## AIM
Identify all lines in the data containing the string "node". Copy them out.

----------

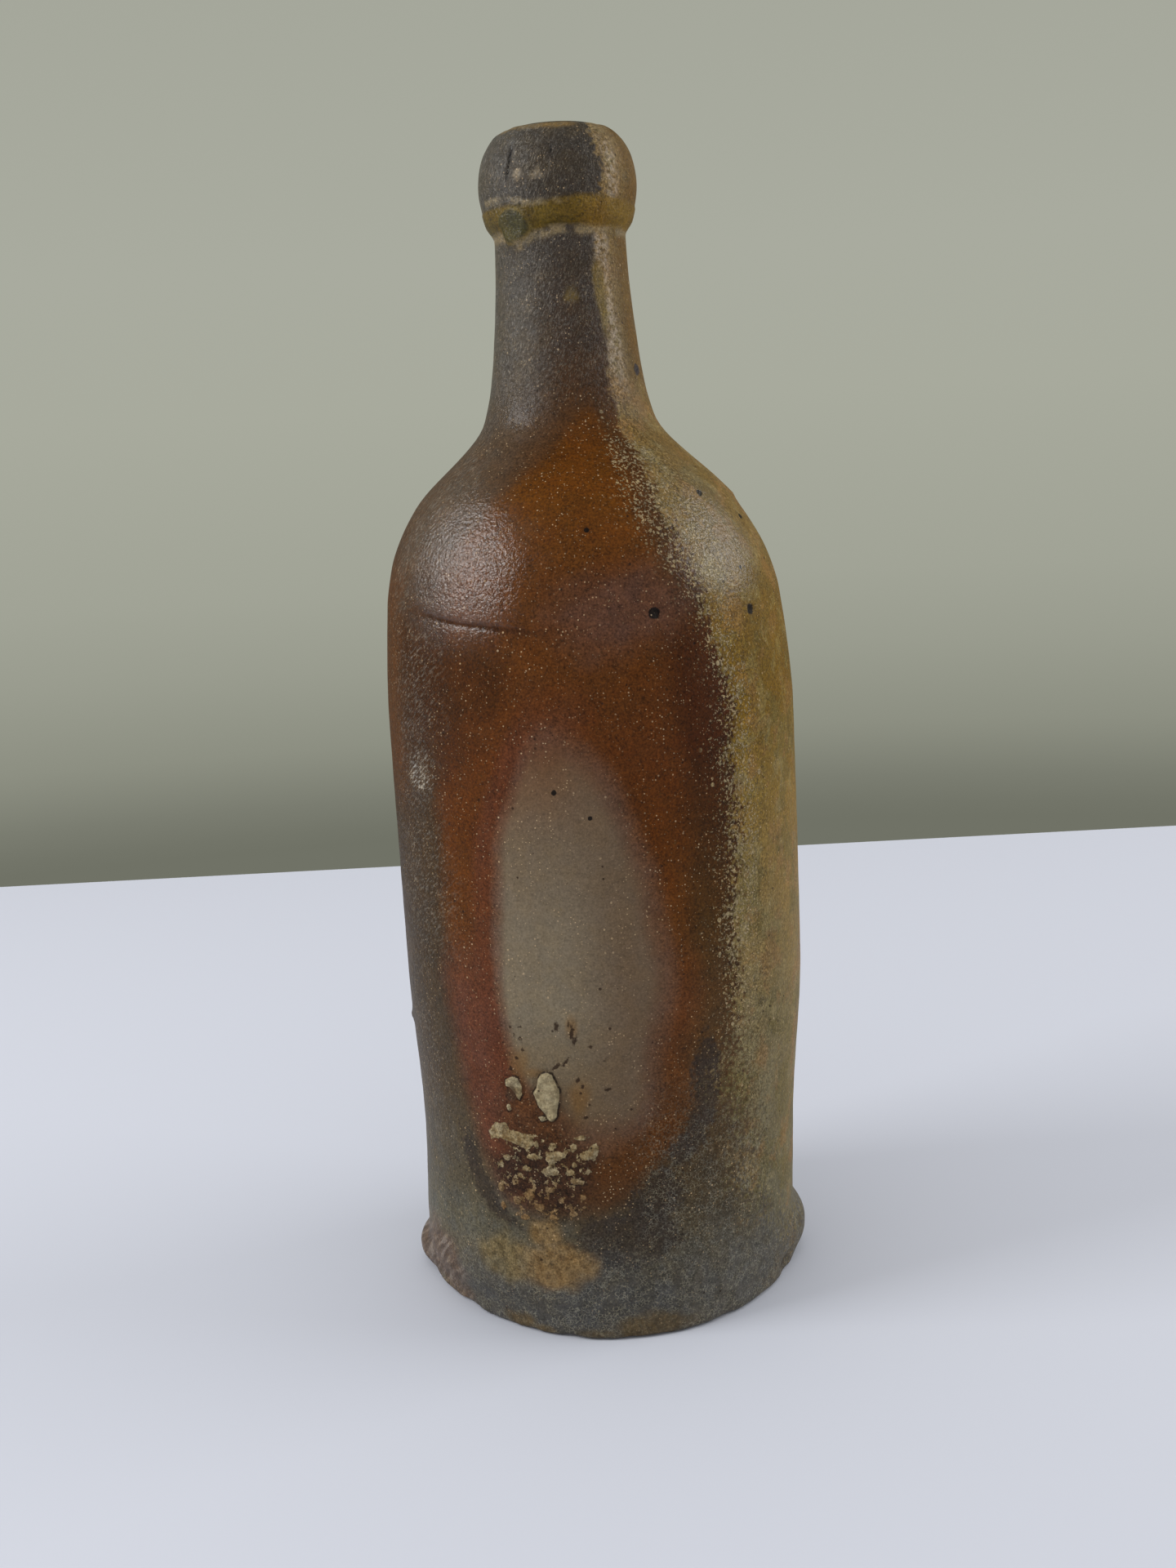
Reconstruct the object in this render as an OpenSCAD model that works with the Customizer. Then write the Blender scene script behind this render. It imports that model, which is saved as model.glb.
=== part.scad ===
// Wood-fired stoneware bottle, thrown as one piece of clay.
// It stands on the ground at z = 0, with +Z up along the axis of its mouth.
// The front is the -Y side. Angles are counted from the front towards the right, +X.

/* [Foot] */
// Mean radius of the foot at the ground
foot_r = 47.6; // [42:0.1:52]
// Rounding of the foot's lower edge
foot_edge = 1.2; // [0.4:0.1:2]
// Height of the uneven rim of clay round the foot
foot_h = 18; // [14:1:24]
// Radius of the wall just above that rim
foot_top_r = 47.2; // [42:0.1:52]

/* [Wall] */
// Rise from the rim to the narrowest place of the wall, the heel
heel_h = 19; // [12:1:28]
// Radius of the wall at the heel
heel_r = 47.2; // [42:0.1:52]
// Rise from the heel to the belly
belly_h = 45; // [35:1:60]
// Radius of the belly
belly_r = 49.5; // [44:0.1:56]
// Rise from the belly to the top of the straight wall
wall_h = 59; // [45:1:75]
// Radius at the top of the straight wall
wall_r = 49.7; // [44:0.1:56]
// How far the heel leans to the right of the axis
heel_lean = 0.75; // [-1:0.05:2]
// How far the belly leans to the right
belly_lean = 1.6; // [0:0.05:3]
// How far the top of the straight wall leans to the right
wall_lean = 1.5; // [0:0.05:3]

/* [Shoulder] */
// Rise from the straight wall to where the shoulder turns in
turn_h = 30; // [22:1:40]
// Radius where the shoulder turns in
turn_r = 47.6; // [44:0.1:50]
// How far the shoulder leans to the right where it turns in
turn_lean = 1; // [-1:0.05:2]
// How far the end of the upper slope leans to the right
slope_lean = -0.1; // [-1:0.05:1.5]
// Rise of the tight bend of the shoulder
bend_h = 9; // [6:0.5:13]
// Radius at the end of that bend
bend_r = 45.5; // [41:0.1:47]
// Rise of the upper slope of the shoulder
slope_h = 13.5; // [9:0.5:18]
// Radius at the end of the upper slope
slope_r = 38.4; // [32:0.1:41]

/* [Neck] */
// Rise of the hollow sweep from the shoulder into the neck
sweep_h = 20; // [14:0.5:28]
// Radius at the foot of the neck
neck_foot_r = 20.4; // [18.5:0.1:25]
// Rise of the neck's lower, tapered part
taper_h = 13.5; // [8:0.5:20]
// Radius at the end of that taper
neck_r = 17.6; // [16.5:0.1:18.4]
// Rise of the neck up to the groove below the collar
neck_h = 28; // [18:1:40]
// Radius in the groove below the collar
groove_r = 15.6; // [14.5:0.1:16.4]

/* [Collar] */
// Rise from the groove to the collar's lower shoulder
under_h = 3; // [2:0.25:5]
// Radius at the collar's lower shoulder
under_r = 17.2; // [16.5:0.1:18]
// Rise from there to the widest place of the collar
collar_h = 8; // [5:0.5:12]
// Radius of the collar at its widest
collar_r = 18.7; // [18.1:0.1:22]
// Rise of the rounded lip above the widest place
lip_h = 13; // [9:0.5:17]
// Radius of the lip's highest ring
lip_r = 10.8; // [10.6:0.1:13]

/* [Hollow] */
// Radius of the mouth's straight bore
mouth_r = 9; // [7:0.1:9.6]
// Depth of the mouth's straight bore, with its rounded edge
mouth_depth = 26; // [15:0.5:32]
// Rounding of the mouth's inner edge
mouth_edge = 0.9; // [0.3:0.1:0.9]
// Thickness of the wall, square to its face
wall_t = 6.5; // [4.5:0.1:7]
// Thickness of the floor
floor_t = 9; // [5:0.5:14]
// Rounding between the floor and the wall inside
floor_round = 12; // [4:0.5:16]

/* [Marks of the making] */
// Lump of clay squeezed out over the foot, at the right: how far it stands out
lump_out = 3; // [0:0.1:4]
// Angle of that lump
lump_angle = 94; // [80:1:110]
// Half of its spread around the foot, in degrees
lump_wide = 20; // [12:1:30]
// Height of its fullest place above the ground
lump_z = 7.5; // [4:0.5:9]
// Half of its height
lump_tall = 5.5; // [4:0.5:7]
// Smaller lump at the left of the foot: how far it stands out
nub_out = 3.2; // [0:0.1:4]
// Angle of that smaller lump
nub_angle = -96; // [-110:1:-80]
// Half of its spread around the foot, in degrees
nub_wide = 15; // [10:1:24]
// Height of its fullest place above the ground
nub_z = 5; // [3:0.5:8]
// Half of its height
nub_tall = 4; // [3:0.5:6]
// Hollow in the foot's edge at the front left: its depth
left_hollow = 3.1; // [0:0.1:4]
// Angle of that hollow
left_hollow_angle = -50; // [-70:1:-40]
// Half of its spread around the foot, in degrees
left_hollow_wide = 32; // [20:1:40]
// Hollow in the foot's edge at the front right: its depth
right_hollow = 1.2; // [0:0.1:3]
// Angle of that hollow
right_hollow_angle = 62; // [50:1:75]
// Half of its spread around the foot, in degrees
right_hollow_wide = 22; // [14:1:30]
// Height to which both hollows fade up the foot
hollow_tall = 8; // [4:0.5:12]
// Drop of glaze that hangs in the groove below the collar: how far it stands out
drop_out = 1.5; // [0:0.1:2.5]
// Angle of the drop
drop_angle = -38; // [-60:1:-20]
// Distance of the drop's middle below the groove
drop_below = 0.5; // [-3:0.5:4]
// Half width and half height of the drop
drop_size = 3.4; // [2:0.1:5]

/* [Resolution] */
// Number of facets around the bottle
around = 64; // [48:4:80]
// Largest step between rings on the straight wall
wall_step = 10; // [6:1:14]
// Largest step between rings on the curved parts
curve_step = 2.8; // [2:0.1:5]
// Number of facets across each rounded edge
edge_steps = 7; // [4:1:9]

/* [Hidden] */
$fn = 96;

// Height of each named ring above the ground
heel_z = foot_h + heel_h;
belly_z = heel_z + belly_h;
wall_z = belly_z + wall_h;
turn_z = wall_z + turn_h;
bend_z = turn_z + bend_h;
slope_z = bend_z + slope_h;
neck_foot_z = slope_z + sweep_h;
neck_z = neck_foot_z + taper_h;
groove_z = neck_z + neck_h;
under_z = groove_z + under_h;
collar_z = under_z + collar_h;
bottle_h = collar_z + lip_h;

// The outside as height, radius and step between rings, from the foot's edge to the collar's widest ring
OUTSIDE = [
    [foot_edge, foot_r, curve_step],
    [foot_h, foot_top_r, wall_step],
    [heel_z, heel_r, wall_step],
    [belly_z, belly_r, wall_step],
    [wall_z, wall_r, 2 * curve_step],
    [turn_z, turn_r, curve_step],
    [bend_z, bend_r, curve_step],
    [slope_z, slope_r, curve_step],
    [neck_foot_z, neck_foot_r, curve_step],
    [neck_z, neck_r, 2 * curve_step],
    [groove_z, groove_r, curve_step],
    [under_z, under_r, curve_step],
    [collar_z, collar_r, curve_step],
];

// The lean of the rings to the right, as height and distance
LEAN = [
    [foot_h, 0],
    [heel_z, heel_lean],
    [belly_z, belly_lean],
    [wall_z, wall_lean],
    [turn_z, turn_lean],
    [slope_z, slope_lean],
    [neck_foot_z, 0],
];

// Marks that swell or hollow the skin: angle, half spread, height, half height, depth
function arc_angle(length, radius) = length / radius * 180 / PI;
MARKS = [
    [lump_angle, lump_wide, lump_z, lump_tall, lump_out],
    [nub_angle, nub_wide, nub_z, nub_tall, nub_out],
    [left_hollow_angle, left_hollow_wide, 0, hollow_tall, -left_hollow],
    [right_hollow_angle, right_hollow_wide, 0, hollow_tall, -right_hollow],
    [drop_angle, arc_angle(drop_size, groove_r), groove_z - drop_below, drop_size, drop_out],
];

// A smooth curve through a list of heights and values, which never swings past them
function rise(s, i) = s[i + 1][0] - s[i][0];
function grade(s, i) = (s[i + 1][1] - s[i][1]) / rise(s, i);
function mean_grade(s, i) =
    let (a = grade(s, i - 1), b = grade(s, i))
    let (p = 2 * rise(s, i) + rise(s, i - 1), q = rise(s, i) + 2 * rise(s, i - 1))
    a * b <= 0 ? 0 : (p + q) / (p / a + q / b);
function tangent(s, i) = i == 0 ? grade(s, 0) : i == len(s) - 1 ? 0 : mean_grade(s, i);
function between(s, i, t) =
    let (t2 = t * t, t3 = t2 * t)
    (2 * t3 - 3 * t2 + 1) * s[i][1] + (3 * t2 - 2 * t3) * s[i + 1][1]
    + ((t3 - 2 * t2 + t) * tangent(s, i) + (t3 - t2) * tangent(s, i + 1)) * rise(s, i);
function band(s, z, i = 0) = i >= len(s) - 2 || z < s[i + 1][0] ? i : band(s, z, i + 1);
function along(s, z) = let (i = band(s, z)) between(s, i, (z - s[i][0]) / rise(s, i));
function outside_r(z) = along(OUTSIDE, z);
function outside_grade(z, d = 0.05) = (outside_r(z + d) - outside_r(z - d)) / (2 * d);

// Rings of the skin as height and mean radius, from the ground to the top of the lip
FOOT_RINGS = [
    for (a = [0 : 45 : 45]) [foot_edge * (1 - cos(a)), foot_r - foot_edge * (1 - sin(a))],
];
WALL_RINGS = [
    for (i = [0 : len(OUTSIDE) - 2]) let (n = ceil(rise(OUTSIDE, i) / OUTSIDE[i][2]))
        for (k = [0 : n - 1]) let (t = k / n)
            [OUTSIDE[i][0] + t * rise(OUTSIDE, i), between(OUTSIDE, i, t)],
];
LIP_RINGS = [
    for (k = [0 : edge_steps]) let (a = 90 * k / edge_steps)
        [collar_z + lip_h * sin(a), lip_r + (collar_r - lip_r) * cos(a)],
];
RINGS = concat(FOOT_RINGS, WALL_RINGS, LIP_RINGS);

// Sum of the marks at one place, and the sideways lean of the ring at height z
function turn_between(a, b) = abs((a - b + 540) % 360 - 180);
function fade(distance, half) = exp(-pow(abs(distance) / half, 3));
function swell(angle, z) = [
    for (m = MARKS) m[4] * fade(turn_between(angle, m[0]), m[1]) * fade(z - m[2], m[3]),
] * [for (m = MARKS) 1];
function lean(z) = z < foot_h || z > neck_foot_z ? 0 : along(LEAN, z);
function skin_point(ring, angle) =
    let (r = ring[1] + swell(angle, ring[0]))
    [lean(ring[0]) + r * sin(angle), -r * cos(angle), ring[0]];

// Outer form with no hollow: one ring of points above the other, joined by triangles
module skin() {
    top = len(RINGS) - 1;
    points = [for (ring = RINGS) for (j = [0 : around - 1]) skin_point(ring, 360 * j / around)];
    sides = [
        for (i = [0 : top - 1]) for (j = [0 : around - 1])
            let (k = (j + 1) % around, a = i * around + j, b = i * around + k)
            each [[a, a + around, b], [b, a + around, b + around]],
    ];
    ground = [for (j = [0 : around - 1]) j];
    crown = [for (j = [around - 1 : -1 : 0]) top * around + j];
    polyhedron(points, concat(sides, [ground, crown]), convexity = 6);
}

// Half section of the hollow: a floor with a rounded corner, a wall of even thickness, and the mouth
function inside_point(z) =
    let (m = outside_grade(z), n = sqrt(1 + m * m))
    [outside_r(z) - wall_t / n, z + wall_t * m / n];
mouth_z = bottle_h - mouth_depth;
corner_z = floor_t + floor_round;
corner_r = outside_r(corner_z) - wall_t;
CORNER = [
    for (k = [0 : edge_steps]) let (a = 90 * k / edge_steps)
        [corner_r - floor_round * (1 - sin(a)), corner_z - floor_round * cos(a)],
];
INSIDE = [
    for (ring = WALL_RINGS) let (p = inside_point(ring[0]))
        if (p[1] > corner_z + 1 && p[1] < mouth_z - 1 && ring[0] < groove_z) p,
];
MOUTH = [
    for (k = [0 : edge_steps]) let (a = 90 * k / edge_steps)
        [mouth_r + mouth_edge * (1 - cos(a)), bottle_h - mouth_edge * (1 - sin(a))],
];
above = 2;
HALF_SECTION = concat(
    [[0, floor_t]], CORNER, INSIDE, [[mouth_r, mouth_z]], MOUTH,
    [[mouth_r + mouth_edge, bottle_h + above], [0, bottle_h + above]]
);

module hollow() {
    rotate_extrude() polygon(HALF_SECTION);
}

module bottle() {
    color("#6e5c47") difference() {
        skin();
        hollow();
    }
}

bottle();
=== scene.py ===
# %% [markdown]
# # A wood-fired stoneware bottle
# The real bottle was thrown in one piece and fired with wood, so its skin is a map of the flame: ash melted
# onto one side, a bare oval where something stood close to it, and rust-red haloes between the two. The
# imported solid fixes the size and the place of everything. This lesson grows a finer skin over that solid
# and then finishes it.

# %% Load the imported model
import math
import bpy
import numpy as np
from mathutils import Matrix, Vector, noise


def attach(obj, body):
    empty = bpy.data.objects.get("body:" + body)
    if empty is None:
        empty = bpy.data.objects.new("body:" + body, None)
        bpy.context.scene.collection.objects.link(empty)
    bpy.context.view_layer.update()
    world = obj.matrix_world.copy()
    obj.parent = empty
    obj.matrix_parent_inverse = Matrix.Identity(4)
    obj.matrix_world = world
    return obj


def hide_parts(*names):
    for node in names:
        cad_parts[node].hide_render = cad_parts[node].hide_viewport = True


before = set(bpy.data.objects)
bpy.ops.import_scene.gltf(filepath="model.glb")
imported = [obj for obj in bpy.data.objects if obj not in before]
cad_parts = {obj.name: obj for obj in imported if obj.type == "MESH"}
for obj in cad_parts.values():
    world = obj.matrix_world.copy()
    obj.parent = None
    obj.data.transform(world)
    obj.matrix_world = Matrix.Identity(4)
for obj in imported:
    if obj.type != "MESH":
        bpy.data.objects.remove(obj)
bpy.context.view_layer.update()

# %% [markdown]
# ## The thrown outline
# A thrown pot is a curve turned about its axis, a little off true. It could be a lathe modifier on a drawn
# curve, but marks of the hand differ all the way round, so the outline is kept as a list of heights and
# radii here, and every point of the skin is worked out from it. The curve between the stations must never
# swing past them, or the shoulder would grow ripples that the wheel never made.

# %% The outline as a smooth curve
MM = 0.001

def smooth_curve(stations):
    """A curve through (height, value) pairs that never swings past them."""
    h, v = np.array(stations, float).T
    step, grade = np.diff(h), np.diff(v) / np.diff(h)
    slope = np.zeros(len(h))
    slope[0] = grade[0]
    a, b, p, q = grade[:-1], grade[1:], 2 * step[1:] + step[:-1], step[1:] + 2 * step[:-1]
    turns = a * b <= 0
    slope[1:-1] = np.where(turns, 0, (p + q) / (p / np.where(turns, 1, a) + q / np.where(turns, 1, b)))

    def at(z):
        z = np.clip(z, h[0], h[-1])
        i = np.clip(np.searchsorted(h, z, side="right") - 1, 0, len(h) - 2)
        t = (z - h[i]) / step[i]
        start, end = (2 * t**3 - 3 * t**2 + 1) * v[i], (3 * t**2 - 2 * t**3) * v[i + 1]
        return start + end + ((t**3 - 2 * t**2 + t) * slope[i] + (t**3 - t**2) * slope[i + 1]) * step[i]
    return at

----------

## FINAL RESULT
    for node in names:
        cad_parts[node].hide_render = cad_parts[node].hide_viewport = True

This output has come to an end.